اَلْـحَيَاءُ وَ اْلإِيْمَانُ قُرِنَا جَمِـيْعًا ، فَإِذَا رُفِعَ أَحَدُهُمَا رُفِعَ اْلاَ خَرُ.
“Rasa malu dan iman itu satu rangkaian yang berkelindan, jika salah satu hilang, maka lenyap pula yang lain.” (HR al-hakim, Thabrani, Shahih Jami’ ash-Shaghir)
Pada sisi lain, justru yang dilestarikan adalah rasa malu yang salah alamat atau salah pengertian. Malu mendatangi majlis ilmu, malu bergabung dengan para fuqara’ untuk shalat berjamaah di masjid, atau malu dalam mengikuti kebenaran. Inilah malu salah sasaran salah pengertian, dan lebih pas bila disebut dengan gengsi dan kesombongan.
Adapun sifat malu yang benar, akan berdampak pada kebaikan dan tercegahnya dari kemaksiatan. Hingga Nabi shallallahu alaihi wasallam bersabda,
اَلْـحَيَاءُ لاَ يَأْتِيْ إِلاَّ بِخَيْـرٍ
“Malu itu tidak mendatangkan sesuatu melainkan kebaikan semata-mata.” (HR Bukhari dan Muslim)
Lantas apa hakikat sifat malu yang membuahkan kebaikan dan kemuliaan bagi pemiliknya?
Ibnu Hibban rahimahullah dalam Raudhatul ‘Uqaala’ wa Nuzhatul Fudhala’ mengatakan bahwa malu atau al-haya’ adalah satu kata yang mencakup perbuatan menghindari segala apa yang dibenci.
Sedangkan Imam Ibnul Qayyim rahimahullah menjelaskan, “Malu berasal dari kata hayaah (hidup), dan ada yang berpendapat bahwa malu berasal dari kata al-hayaa (hujan), tetapi makna ini tidak masyhûr.
Hidup dan matinya hati seseorang sangat memengaruhi sifat malu orang tersebut. Begitu pula dengan hilangnya rasa malu, dipengaruhi oleh kadar kematian hati dan ruh seseorang. Sehingga setiap kali hati hidup, pada saat itu pula rasa malu menjadi lebih sempurna.”
Lebih jelas lagi, Al-Junaid rahimahullah berkata, “Rasa malu yakni ketika seseorang memperhatikan nikmat lalu membandingkan dengan keteledoran(yang diperbuat) sehingga menimbulkan suatu rasa, yang kemudian disebut dengan malu.
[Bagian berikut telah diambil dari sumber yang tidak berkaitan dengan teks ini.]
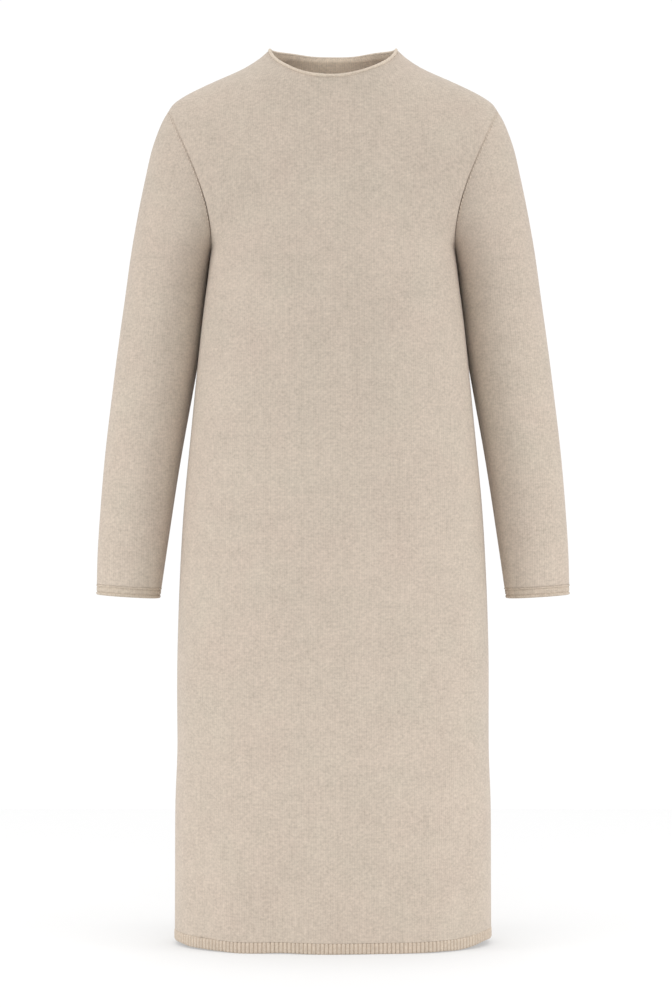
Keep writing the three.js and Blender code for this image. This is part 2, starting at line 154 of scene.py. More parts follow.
# %% Waves of the edges
HEM_WAVES = rows(
    "x width lift",
    (198, 24, 7.6), (-202, 22, 4.8), (-165, 26, 1.4), (-72, 16, 0.6), (-40, 16, 0.5),
    (140, 26, 1.0),
)
HEM_FADES = 60
FRONT_NECK_WAVES = rows(
    "x width lift",
    (50, 30, 2.6), (-60, 18, 1.2), (0, 60, 1.0),
)
BACK_NECK_WAVES = rows(
    "x width lift",
    (58, 20, 2.4), (-58, 20, 2.0), (0, 40, -1.1),
)
NECK_FADES = 26


# %% [markdown]
# A table is read on a smooth curve. A cubic through each pair of rows, with its slopes taken from the
# rows on each side, never swings past the shape as a high polynomial would, and numpy reads a whole
# column of places at once.


# %% Read a table
def column(table, name):
    """One column of a table, as an array."""
    return np.array([row[name] for row in table], float)


def read(table, key, value, at):
    """The table's column at any value of its key: a cubic Hermite curve with slopes from the
    neighbouring rows."""
    keys, values = column(table, key), column(table, value)
    if keys[0] > keys[-1]:
        keys, values = keys[::-1], values[::-1]
    slopes = np.empty_like(keys)
    slopes[1:-1] = (values[2:] - values[:-2]) / (keys[2:] - keys[:-2])
    slopes[0] = (values[1] - values[0]) / (keys[1] - keys[0])
    slopes[-1] = (values[-1] - values[-2]) / (keys[-1] - keys[-2])
    i = np.clip(np.searchsorted(keys, at) - 1, 0, len(keys) - 2)
    span = keys[i + 1] - keys[i]
    t = np.clip((at - keys[i]) / span, 0, 1)
    return (
        values[i] * (2 * t**3 - 3 * t**2 + 1)
        + values[i + 1] * (3 * t**2 - 2 * t**3)
        + slopes[i] * span * (t**3 - 2 * t**2 + t)
        + slopes[i + 1] * span * (t**3 - t**2)
    )


def unit(v):
    """Vectors scaled to length one, along the last axis."""
    return v / np.maximum(np.linalg.norm(v, axis=-1, keepdims=True), 1e-9)


def running_length(points, axis):
    """The length of the line from its start to each point, along one axis of a grid."""
    steps = np.linalg.norm(np.diff(points, axis=axis), axis=-1)
    return np.concatenate([np.zeros_like(np.take(steps, [0], axis)), np.cumsum(steps, axis)], axis)


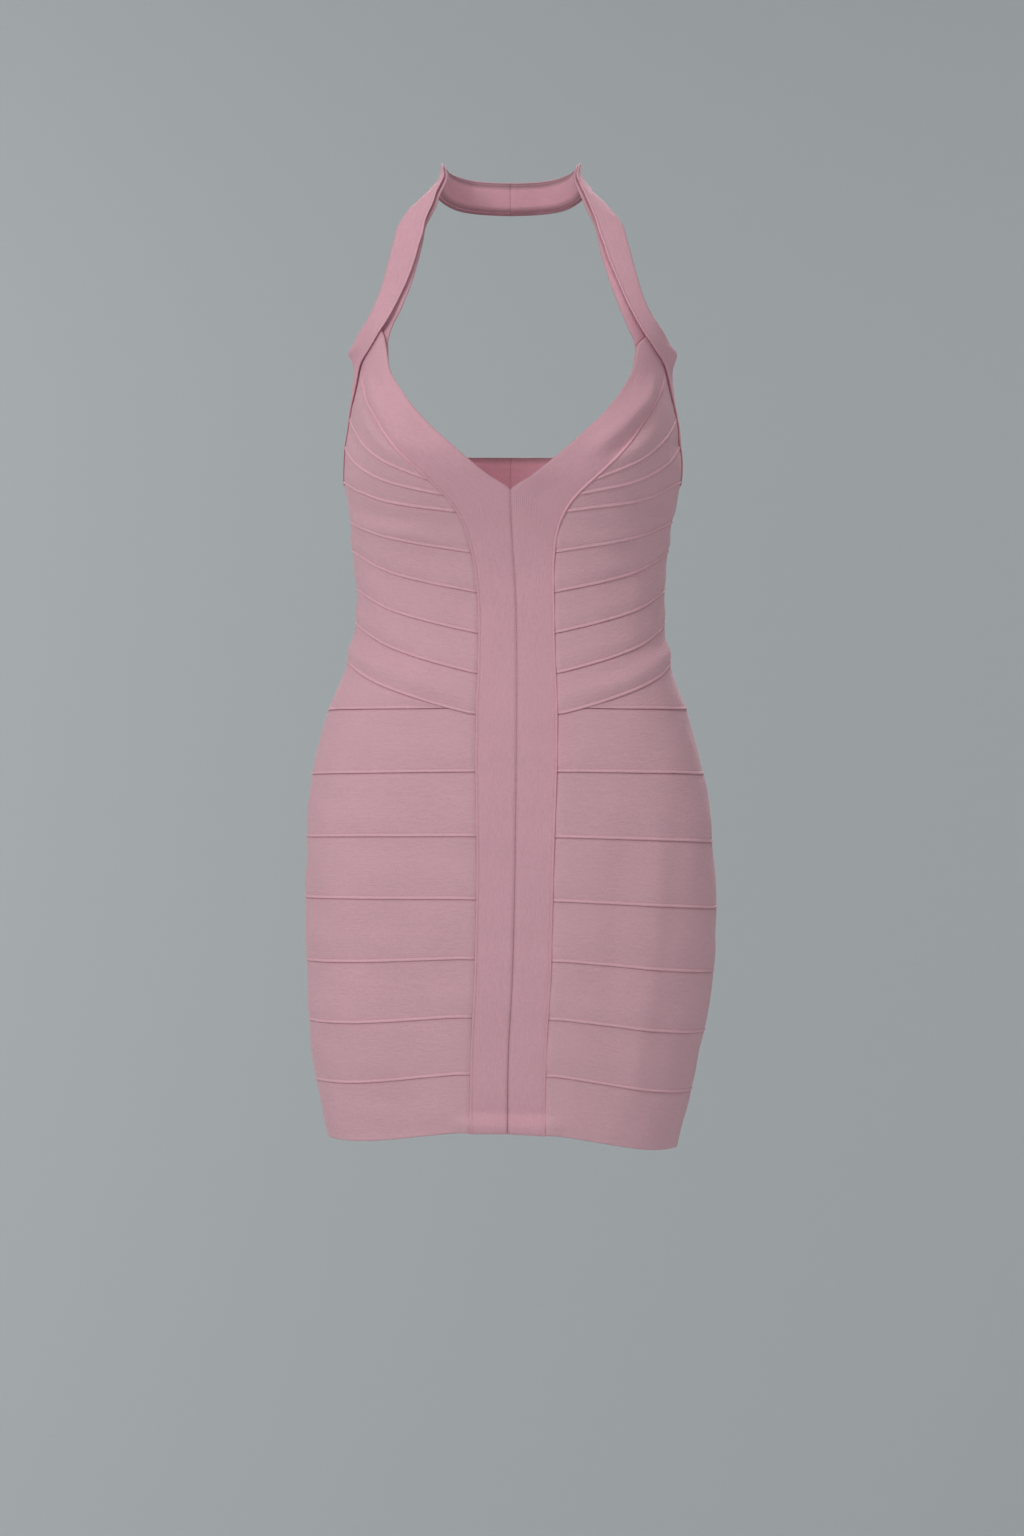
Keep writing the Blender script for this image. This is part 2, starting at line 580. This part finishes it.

Hakikat malu ialah sikap yang memotivasi untuk meninggalkan keburukan dan mencegah sikap menyia-nyiakan hak pemiliknya.”
Intinya, rasa malu adalah perangai yang mendorong seseorang untuk meninggalkan perbuatan-perbuatan yang buruk dan tercela, sehingga mampu menghalangi seseorang dari melakukan dosa dan maksiat serta mencegah sikap melalaikan hak orang lain.”